Außerdem gibt es keine Hinweisschilder auf das Reißverschlussverfahren. Direkt an der Baustelleneinfahrt ist stattdessen eine Fläche mit gelber Farbe schraffiert worden. „Ziel ist es, das starke Abbremsen direkt vor der Baustelle zu verhindern, das häufig eine Kettenreaktion und damit Staus auslöst“, sagt Sommerburg. Ob das im Alltag gelingt, soll das Pilotprojekt zeigen.
„Wir können in Simulationen alles berechnen, nur nicht das Verhalten der Verkehrsteilnehmer“, sagt Jens Emig, Professor an der TH Lübeck. Noch bis Anfang Oktober zeichnen elf Videokameras je Richtung alle Autos auf, ermitteln unter anderem Geschwindigkeit, Herkunft und Fahrzeugklasse. Alle Ergebnisse werden vom System codiert. Das Bildmaterial wird sofort gelöscht, sodass keine personenbezogenen Daten erfasst werden.
723.000 Staumeldungen gab es im Vorjahr auf Deutschlands Fernstraßen. 2002 lag diese Zahl bei knapp über 100.000. „Die Staukosten betragen bundesweit mehr als 30 Milliarden Euro jährlich“, sagt Bernd Moser, im Vorstand des Logistik-Unternehmensverbands. Acht bis zehn Prozent ihrer Zeit ständen die Lastwagen auf Autobahnen.
Abschlussbericht der Forscher soll Ende 2019 vorliegen
„Wenn wir die Stauzeiten reduzieren, vermindern wir gleichzeitig den CO2- Ausstoß, schonen die Umwelt und senken die Transportkosten“, so Moser. Auf Unfälle habe man natürlich keinen Einfluss, aber bei Baustellen lasse sich bestimmt einiges verbessern.

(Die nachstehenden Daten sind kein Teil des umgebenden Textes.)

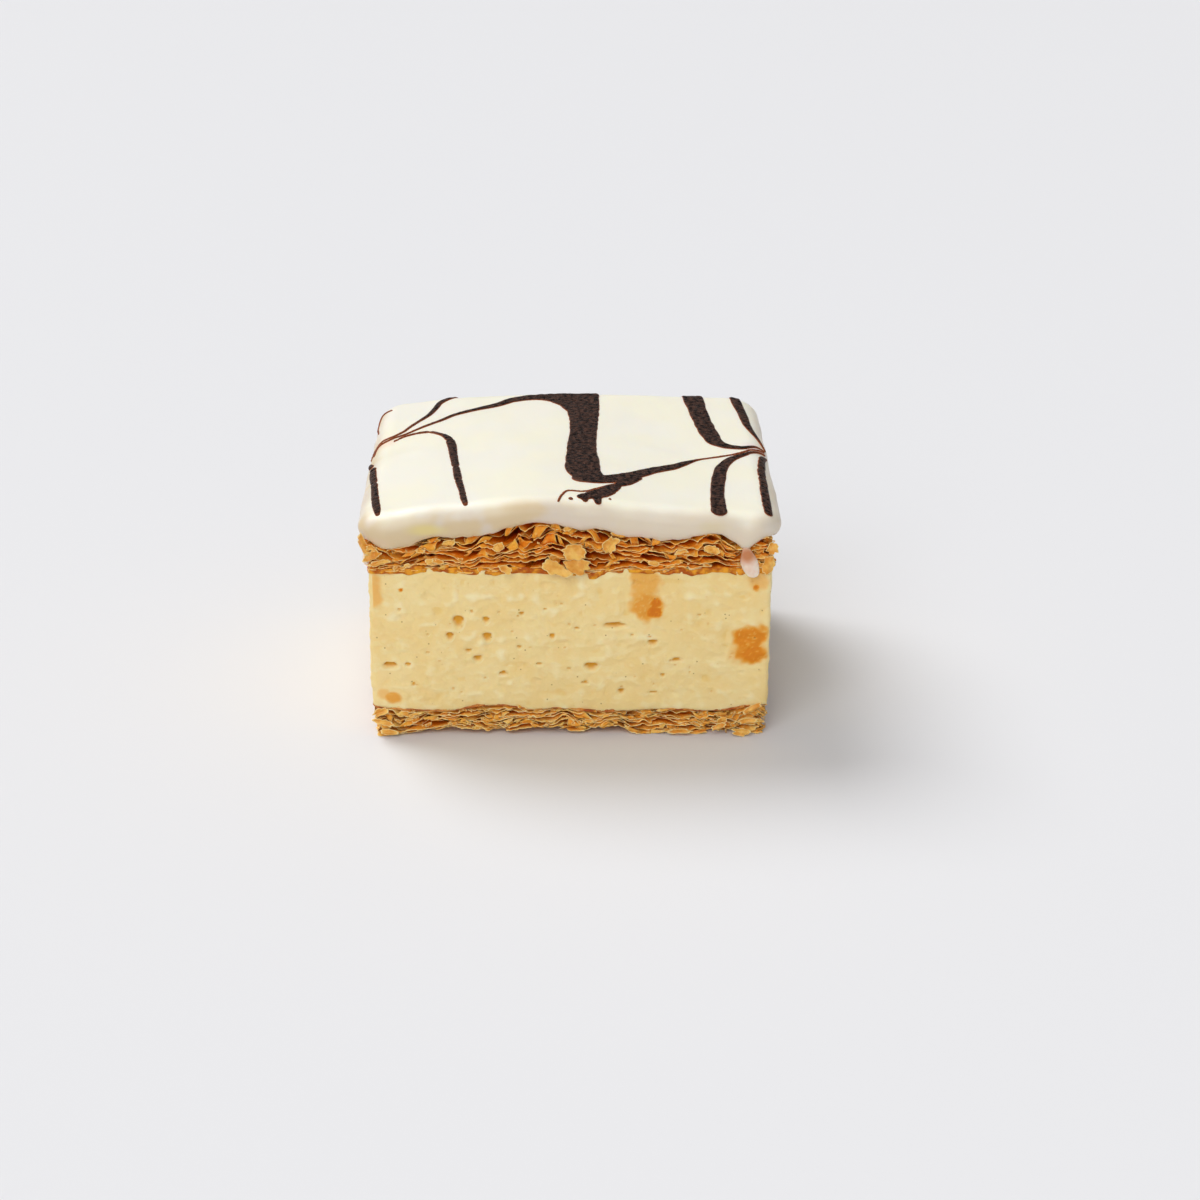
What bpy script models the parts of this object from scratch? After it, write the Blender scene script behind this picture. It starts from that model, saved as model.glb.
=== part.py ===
"""Mille feuille slice: two flaky pastry sheets with a thick custard between them, under poured icing.

Metres, +Z up. The origin is the middle of the underside. The cut face with the icing's drip lies towards -Y.
Each solid is one outline that is extruded up its side, ring by ring, and then in across its top.
"""

import math

import bmesh
import bpy
from mathutils import Vector, noise

# The slice
SLICE_WIDTH = 0.0800
SLICE_DEPTH = 0.0704
BASE_TOP = 0.0063
CUSTARD_TOP = 0.0352
GAP = 0.0003

# The lid is thinnest at its rim and puffs up in two ridges that run from front to back.
# Each ridge has its place along the width, its half width and its height.
LID_RIM = 0.0414
LID_RIDGES = ((-0.006, 0.011, 0.0046), (0.027, 0.007, 0.0016))
LID_UNEVENNESS = 0.0004
LID_HUMP = 0.009
LID_LEAVES = 5
LID_TOP_INSETS = (0.0012, 0.006, 0.014, 0.024, 0.032)

# The leaves at the cut edges of both pastry sheets
BASE_LEAVES = 4
BASE_TAPER = 0.0012
BASE_FOOT_INSET = 0.0021
PASTRY_CORNER = 0.0015
LEAF_GAP_DEPTH = 0.0011
LEAF_WAVE = 0.00035
LEAF_WAVE_LENGTH = 0.010
LEAF_RAGGEDNESS = 0.0005
LEAF_TEAR_LENGTH = 0.005

# The custard's cut sides
CUSTARD_CORNER = 0.0018
CUSTARD_EDGE = 0.0007
CUSTARD_WOBBLE = 0.00035
CUSTARD_WOBBLE_LENGTH = 0.012

# The icing's lip, side and rounded shoulder. The two shares are of the icing's height above the lid.
ICING_OVERHANG = 0.0021
ICING_CORNER = 0.0062
ICING_SHOULDER = 0.0042
ICING_LIP_DROP = 0.0009
ICING_LIP_REACH = 0.0009
ICING_BELLY_SHARE = 0.15
ICING_SHOULDER_SHARE = 0.45

# The icing's top is lowest along the front, rises to the back and is crowned over the lid's main ridge.
# Each ring across it has its inset and its corner.
ICING_FRONT_TOP = 0.0478
ICING_BACK_RISE = 0.0018
ICING_CROWN_PLACE = -0.002
ICING_CROWN_HALF_WIDTH = 0.024
ICING_FRONT_CROWN = 0.0032
ICING_BACK_CROWN = 0.0017
ICING_TOP_RINGS = ((0.012, 0.0062), (0.018, 0.0045), (0.024, 0.0030), (0.031, 0.0015))

# The drip
DRIP_PLACE = 0.0357
DRIP_RADIUS = 0.0019
DRIP_THICKNESS = 0.0009
DRIP_TIP = 0.0346
DRIP_NECK = 0.0437

# Steps round an outline
ARC_STEPS = 4
FRONT_STEPS = 22
SIDE_STEPS = 18
SHOULDER_STEPS = 4
SMOOTH_UNDER = math.radians(40)

# Where each piece starts in the noise, so that no two edges are alike
LID_TOP_LAYER = 1
BASE_LAYER = 20
CUSTARD_LAYER = 40
LID_LAYER = 60

FINISHES = {
    "pastry": ((0.60, 0.34, 0.12), 0.55),
    "custard": ((0.86, 0.72, 0.40), 0.40),
    "icing": ((0.90, 0.87, 0.77), 0.30),
}


def clear_scene():
    for old in list(bpy.data.objects):
        bpy.data.objects.remove(old)


def finish(name):
    """The named finish, made the first time it is asked for."""
    material = bpy.data.materials.get(name)
    if material is None:
        colour, roughness = FINISHES[name]
        material = bpy.data.materials.new(name)
        material.use_nodes = True
        shader = material.node_tree.nodes["Principled BSDF"]
        shader.inputs["Base Color"].default_value = (*colour, 1.0)
        shader.inputs["Roughness"].default_value = roughness
        shader.inputs["Metallic"].default_value = 0.0
    return material


def ripple(x, y, length, layer):
    """Smooth unevenness from about -1 to 1, with humps about length metres across."""
    return 1.6 * noise.noise(Vector((x / length, y / length, 3.7 * layer + 0.5)))


def outline(inset, corner):
    """Points round the slice's rectangle, taken in by inset, with rounded corners."""
    run_x = SLICE_WIDTH / 2 - inset - corner
    run_y = SLICE_DEPTH / 2 - inset - corner
    centres = [(run_x, -run_y), (run_x, run_y), (-run_x, run_y), (-run_x, -run_y)]
    points = []
    for turn, (centre_x, centre_y) in enumerate(centres):
        for step in range(ARC_STEPS + 1):
            angle = math.radians(90 * (turn - 1 + step / ARC_STEPS))
            x = centre_x + corner * math.cos(angle)
            y = centre_y + corner * math.sin(angle)
            points.append(Vector((x, y)))
        steps = FRONT_STEPS if turn % 2 else SIDE_STEPS
        next_x, next_y = centres[(turn + 1) % 4]
        start = points[-1]
        along = Vector((next_x - centre_x, next_y - centre_y))
        points.extend(start + along * step / steps for step in range(1, steps))
    return points


def ring(inset, corner, height, raggedness=0.0, tear=LEAF_TEAR_LENGTH, layer=0):
    """An outline at a height, which may be a function of x and y. Raggedness only takes it further in."""
    points = []
    for flat in outline(inset, corner):
        pull = raggedness * (1 + ripple(flat.x, flat.y, tear, layer)) / 2
        flat = flat * (1 - max(0.0, pull) / flat.length)
        level = height(flat.x, flat.y) if callable(height) else height
        points.append(Vector((flat.x, flat.y, level)))
    return points


def loft(name, rings, material):
    """One closed skin: the first ring is capped, and the cap is extruded through each further ring."""
    skin = bmesh.new()
    bottom = skin.faces.new([skin.verts.new(point) for point in rings[0]])
    cap = bottom
    for points in rings[1:]:
        grown = bmesh.ops.extrude_face_region(skin, geom=[cap])["geom"]
        if cap is not bottom:
            skin.faces.remove(cap)
        cap = next(item for item in grown if isinstance(item, bmesh.types.BMFace))
        for vert, point in zip(cap.verts, points, strict=True):
            vert.co = point
    bmesh.ops.recalc_face_normals(skin, faces=skin.faces)
    mesh = bpy.data.meshes.new(name)
    skin.to_mesh(mesh)
    skin.free()
    mesh.materials.append(finish(material))
    mesh.shade_smooth()
    mesh.set_sharp_from_angle(angle=SMOOTH_UNDER)
    piece = bpy.data.objects.new(name, mesh)
    bpy.context.scene.collection.objects.link(piece)
    return piece


def lid_top(x, y):
    """The lid's upper surface, on which the icing lies."""
    swell = LID_UNEVENNESS * ripple(x, y, LID_HUMP, LID_TOP_LAYER)
    for middle, half_width, height in LID_RIDGES:
        swell += height * math.exp(-(((x - middle) / half_width) ** 2))
    return LID_RIM + swell


def leaf_rings(leaves, floor, ceiling, taper, first_layer):
    """The side of a stack of leaves: each leaf's ragged rim, then the gap above it, which lies further in."""
    rings = []
    levels = 2 * leaves
    for step in range(levels):
        share = (step + 0.5) / levels
        in_gap = step % 2

        def height(x, y, share=share, step=step):
            wave = LEAF_WAVE * ripple(x, y, LEAF_WAVE_LENGTH, first_layer + step // 2)
            return floor + share * (ceiling(x, y) - floor) + wave

        inset = taper * (1 - share) + in_gap * LEAF_GAP_DEPTH
        rings.append(
            ring(inset, PASTRY_CORNER, height, LEAF_RAGGEDNESS, layer=first_layer + step)
        )
    return rings


def base_pastry():
    """The bottom sheet: flat underneath, narrower towards its foot."""
    foot = ring(BASE_FOOT_INSET, PASTRY_CORNER, 0.0, LEAF_RAGGEDNESS, layer=BASE_LAYER)
    sides = leaf_rings(BASE_LEAVES, 0.0, lambda x, y: BASE_TOP, BASE_TAPER, BASE_LAYER + 1)
    top = ring(LEAF_GAP_DEPTH, PASTRY_CORNER, BASE_TOP)
    return loft("base_pastry", [foot, *sides, top], "pastry")


def custard():
    """The set custard: a block with soft edges and slightly uneven cut sides."""
    floor = BASE_TOP + GAP
    lowest = floor + CUSTARD_EDGE
    highest = CUSTARD_TOP - CUSTARD_EDGE
    sides = []
    for step in range(5):
        height = lowest + (highest - lowest) * step / 4
        sides.append(
            ring(
                0.0,
                CUSTARD_CORNER,
                height,
                CUSTARD_WOBBLE,
                CUSTARD_WOBBLE_LENGTH,
                CUSTARD_LAYER + step,
            )
        )
    bottom = ring(CUSTARD_EDGE, CUSTARD_CORNER, floor)
    top = ring(CUSTARD_EDGE, CUSTARD_CORNER, CUSTARD_TOP)
    return loft("custard", [bottom, *sides, top], "custard")


def lid_pastry():
    """The top sheet: its rim follows the two ridges, and the icing fills the hollows between them."""
    floor = CUSTARD_TOP + GAP
    foot = ring(LEAF_GAP_DEPTH, PASTRY_CORNER, floor)
    sides = leaf_rings(LID_LEAVES, floor, lid_top, 0.0, LID_LAYER)
    top = [ring(inset, PASTRY_CORNER, lid_top) for inset in LID_TOP_INSETS]
    return loft("lid_pastry", [foot, *sides, *top], "pastry")


def icing_top(x, y):
    """The icing's upper surface."""
    back = min(1.0, max(0.0, y / SLICE_DEPTH + 0.5))
    height = ICING_FRONT_CROWN + (ICING_BACK_CROWN - ICING_FRONT_CROWN) * back
    crown = height * math.exp(-(((x - ICING_CROWN_PLACE) / ICING_CROWN_HALF_WIDTH) ** 2))
    return ICING_FRONT_TOP + ICING_BACK_RISE * back + crown


def drip():
    """A run of icing down the front of the pastry: a flattened drop that hangs from the lip."""
    bpy.ops.mesh.primitive_uv_sphere_add(segments=16, ring_count=12, radius=1.0)
    drop = bpy.context.object
    drop.name = "drip_shape"
    drop.scale = (DRIP_RADIUS, DRIP_THICKNESS, (DRIP_NECK - DRIP_TIP) / 2)
    front = SLICE_DEPTH / 2 + ICING_OVERHANG
    drop.location = (DRIP_PLACE, DRIP_THICKNESS - front, (DRIP_NECK + DRIP_TIP) / 2)
    bpy.ops.object.transform_apply(location=True, rotation=False, scale=True)
    drop.hide_render = True
    drop.display_type = "WIRE"
    return drop


def icing():
    """The poured icing: it lies on the lid, rolls over its rim in a soft lip, and rounds off at the shoulder.

    Its underside keeps twice the gap to the lid inside the rim, where the two are faceted differently.
    """

    def above_lid(share):
        return lambda x, y: lid_top(x, y) + share * (icing_top(x, y) - lid_top(x, y))

    underside = []
    for inset in reversed(LID_TOP_INSETS):
        underside.append(ring(inset, PASTRY_CORNER, lambda x, y: lid_top(x, y) + 2 * GAP))
    rim = ring(-GAP, PASTRY_CORNER, lambda x, y: lid_top(x, y) + GAP)
    lip = ring(-ICING_LIP_REACH, ICING_CORNER / 2, lambda x, y: lid_top(x, y) - ICING_LIP_DROP)
    belly = ring(-ICING_OVERHANG, ICING_CORNER, above_lid(ICING_BELLY_SHARE))
    shoulder = []
    for step in range(SHOULDER_STEPS + 1):
        angle = math.radians(90 * step / SHOULDER_STEPS)
        inset = ICING_SHOULDER * (1 - math.cos(angle)) - ICING_OVERHANG
        share = ICING_SHOULDER_SHARE + (1 - ICING_SHOULDER_SHARE) * math.sin(angle)
        shoulder.append(ring(inset, ICING_CORNER, above_lid(share)))
    top = [ring(inset, corner, icing_top) for inset, corner in ICING_TOP_RINGS]
    piece = loft("icing", [*underside, rim, lip, belly, *shoulder, *top], "icing")
    union = piece.modifiers.new("drip", "BOOLEAN")
    union.operation = "UNION"
    union.solver = "EXACT"
    union.object = drip()
    return piece


clear_scene()
base_pastry()
custard()
lid_pastry()
icing()
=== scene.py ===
import math

import bmesh
import bpy
import numpy as np
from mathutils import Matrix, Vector, noise


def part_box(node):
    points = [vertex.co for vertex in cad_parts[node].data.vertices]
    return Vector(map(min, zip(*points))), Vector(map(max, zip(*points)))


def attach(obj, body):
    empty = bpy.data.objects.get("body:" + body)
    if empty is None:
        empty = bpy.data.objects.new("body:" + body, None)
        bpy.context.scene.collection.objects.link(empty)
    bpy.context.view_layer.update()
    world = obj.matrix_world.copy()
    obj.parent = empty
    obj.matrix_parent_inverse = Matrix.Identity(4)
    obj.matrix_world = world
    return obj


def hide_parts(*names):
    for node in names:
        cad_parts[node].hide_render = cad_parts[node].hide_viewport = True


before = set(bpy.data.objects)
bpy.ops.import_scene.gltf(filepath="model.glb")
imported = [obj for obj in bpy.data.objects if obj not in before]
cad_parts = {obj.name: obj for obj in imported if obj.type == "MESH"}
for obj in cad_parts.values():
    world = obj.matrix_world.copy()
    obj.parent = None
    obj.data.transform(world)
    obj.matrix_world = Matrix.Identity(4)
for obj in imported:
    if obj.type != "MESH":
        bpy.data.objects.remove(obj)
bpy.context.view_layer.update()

# ---------------------------------------------------------------------------------------------
# The icing. Fondant is poured warm over the top sheet of pastry and left to run. It sets with a
# skin that is crowned over the puffed pastry, rolls over the cut edges and ends in a thin lip.

MM = 0.001
ICING_HALF = np.array(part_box("icing")[1][:2]) / MM
ICING_CORNER = 6.6
ICING_SHOULDER = 4.7
ICING_BELLY = 0.45
LIP_REACH = 1.75
ICING_COLUMNS = 880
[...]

Was genau, das will die TH Lübeck herausfinden. Zunächst werten die Wissenschaftler die Stormarner Daten aus, um anschließend Simulationsmodelle zu erstellen. Die Ergebnisse können dann auf andere Beispielbereiche übertragen werden. Der Abschlussbericht soll im Dezember 2019 vorliegen.
Der schleswig-holsteinische LBV-Direktor Torsten Conradt betont, dass auch künftig mit reichlich Baustellen zu rechnen ist, da viele Autobahnen saniert werden müssen. Das Pilotprojekt verfolge drei Ziele: Erhöhen der Verkehrssicherheit und des Arbeitsschutzes, Verbessern der Verkehrsqualität durch Homogenisieren des Fahrverhaltens der Verkehrsteilnehmer und ein frühzeitiges Ankündigen der Baustelle sowie Verringern der Umweltbelastungen durch geringeren Schadstoffausstoß und weniger Lärm.
Manfred Braatz, stellvertretender Geschäftsbereichsleiter Standortpolitik bei der IHK, ist zuversichtlich. „Wenn die Ergebnisse entsprechend ausfallen, haben wir Pionierarbeit für das ganze Land geleistet“, sagt er. Im günstigsten Fall könnten erhebliche volkswirtschaftliche Kosten gespart werden.